The Dewan Rakyat today approved a motion allowing Malaysia's participation in the Trans-Pacific Partnership Agreement, moving the country a step forward towards signing and ratifying the trade accord bringing together 12 nations.

The motion was carried with 127 votes for and 84 against.

Twenty-four MPs spoke during the debate on the motion tabled by International Trade and Industry Minister Datuk Seri Mustapa Mohamed yesterday at the two-day special sitting of the house.

The Dewan Negara will debate the motion tomorrow.

The motion, among other things, proposed that the Dewan Rakyat approve Malaysia's participation in the TPPA as it would strengthen the country's competitiveness at the regional and global levels.

The Dewan Rakyat approval backs the decision of the government for Malaysia to be a part of the TPPA member countries after the talks were concluded on Oct 5, 2015 in Atlanta, United States, following more than five years of negotiations.

Mustapa, in winding up the debate, said the TPPA was not a trade pact drafted solely by the United States as Malaysia also participated in the drawing up the international agreement.

He said Malaysia was also involved in preparing the draft of the TPPA, among others Chapters 6, 21 and 24 in relation to cooperation and capacity building of small and medium enterprises and development as well as other important chapters not contained in any other trade agreement.

"As such, the assumption that Malaysia made use of the United States template (in drafting the agreement) is not true," he said.

Mustapa said Malaysia would not be influenced by the capitalist system if it were to sign the TPPA and it would also not change the national economic system because Malaysia's was a mixed economy.

He said the negotiations on the TPPA were not a one-man show but involved many parties, and the matter was brought before the Cabinet more than 40 times over a span of five years.

Besides Mustapa, five other ministers who were involved in the implementation of the TPPA also winded up the debates for their respective ministries.

They included Human Resources Minister Datuk Seri Richard Riot Jaem, Natural Resources and Environment Minister Datuk Seri Dr Wan Junaidi Tuanku Jaafar, Health Minister Datuk Seri Dr S. Subramaniam and two ministers in the Prime Minister's Department, Datuk Seri Abdul Wahid Omar and Nancy Shukri.

Riot, in winding up his debate said eight labour laws under the ministry would need to be amended after Malaysia signs the TPPA.

These include the Trade Unions Act 1959 (Act 262), which will allow foreign workers to hold office in unions with certain conditions.

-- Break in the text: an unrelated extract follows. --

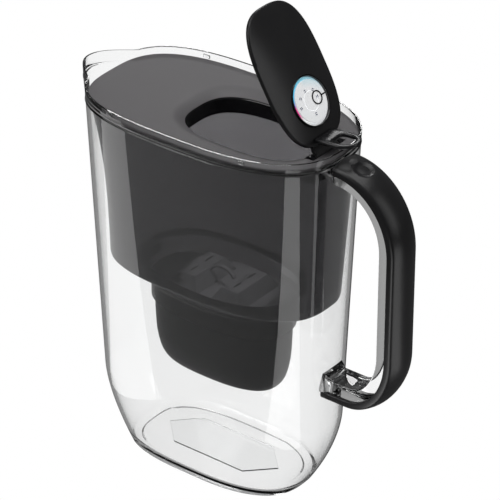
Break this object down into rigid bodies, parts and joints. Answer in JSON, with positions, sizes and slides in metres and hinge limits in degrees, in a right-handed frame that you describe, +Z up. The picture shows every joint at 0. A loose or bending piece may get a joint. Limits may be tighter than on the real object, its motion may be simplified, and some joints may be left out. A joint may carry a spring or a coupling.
{
  "type": "water filter pitcher with flip lid",
  "caption": "Clear water filter pitcher with a smoke-tinted funnel and filter cartridge, a grey lid, an open black flip lid with a reminder dial, and a black-backed side handle",
  "frame": {"origin": "middle of the standing ring's plane, under the middle of the rim", "axes": "+X towards the handle, -X towards the spout, +Z up"},
  "size_m": [0.2574, 0.1088, 0.345],
  "materials": {
    "clear_plastic": "clear injection-moulded plastic, glossy on both faces",
    "smoke_plastic": "smoke-tinted translucent plastic, glossy",
    "black_satin_plastic": "black plastic with a fine satin spark texture",
    "black_gloss_plastic": "black plastic, polished",
    "grey_matte_plastic": "dark grey plastic with a fine matte texture",
    "grey_plastic": "mid-grey moulded plastic",
    "seal_rubber": "soft black rubber",
    "granules": "dark granules mixed with pale beads",
    "mesh_white": "fine white mesh",
    "steel": "plain ground steel",
    "dial_print": "printed in pale blue, cyan and magenta on white",
    "dial_white": "white plastic with a pale blue print"
  },
  "bodies": {
    "jug": {"jug_body": "clear_plastic", "handle_cover": "black_satin_plastic"},
    "funnel": {"funnel": "smoke_plastic"},
    "cartridge": {"cartridge_body": "black_satin_plastic", "cartridge_cap": "grey_plastic", "cartridge_pull": "grey_plastic", "cartridge_seal": "seal_rubber", "filter_media": "granules", "top_screen": "mesh_white", "bottom_screen": "mesh_white"},
    "lid": {"lid_plate": "grey_matte_plastic", "lid_frame": "black_gloss_plastic", "hinge_pin": "steel"},
    "flip_lid": {"flip_lid_shell": "black_satin_plastic", "flip_lid_base": "black_satin_plastic", "thumb_lever": "black_satin_plastic", "dial_cup": "black_gloss_plastic", "dial_scale": "dial_print", "dial_rivet": "steel"},
    "dial": {"dial_disc": "dial_white", "dial_pointer": "black_gloss_plastic"}
  },
  "joints": [
    {"name": "funnel_lift", "type": "slide", "parent": "jug", "child": "funnel", "axis": [0, 0, 1], "range_m": [0, 0.2]},
    {"name": "lid_lift", "type": "slide", "parent": "funnel", "child": "lid", "axis": [0, 0, 1], "range_m": [0, 0.08]},
    {"name": "flip_lid_hinge", "type": "hinge", "parent": "lid", "child": "flip_lid", "pos_m": [0.0795, 0, 0.258], "axis": [0, 1, 0], "range_deg": [-59.1, 0]},
    {"name": "dial_turn", "type": "hinge", "parent": "flip_lid", "child": "dial", "pos_m": [0.06925, 0, 0.29091], "axis": [0.8581, 0, 0.5135], "continuous": true},
    {"name": "cartridge_lift", "type": "slide", "parent": "funnel", "child": "cartridge", "axis": [0, 0, 1], "range_m": [0, 0.09]}
  ]
}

Wan Junaidi said that a national committee would be set up to monitor and implement the environmental chapter outlined in the TPPA.

"The purpose of this committee is to discuss the implementation of the commitments concerning the environmental chapter under the TPPA, including all other Free Trade Agreements," he said.

Regarding allegations that mining companies were given huge powers under the TPPA which could lead to the government being sued, Wan Junaidi said the country's natural resources such as minerals could not be easily be exploited, as there were certain obligations that had to be observed by all TPPA countries to preserve natural resources, based on the existing environmental laws.

"Therefore, any mining activity must go through the approval process set by the existing laws and regulations," he said.

Responding to issues relating to healthcare, Dr Subramaniam said the TPPA did not prohibit Malaysia from taking measures to protect public health, including making available cheaper generic drugs.

For the implementation of intellectual property rights obligations relating to pharmaceuticals, he said Malaysia had a transitional period of four to five years after the TPPA had been enforced.

Winding up the debate for the Economic Planning Unit (EPU), Abdul Wahid, among other things acknowledged the difficulties it had faced in finalising the agreement, which involves the super powers.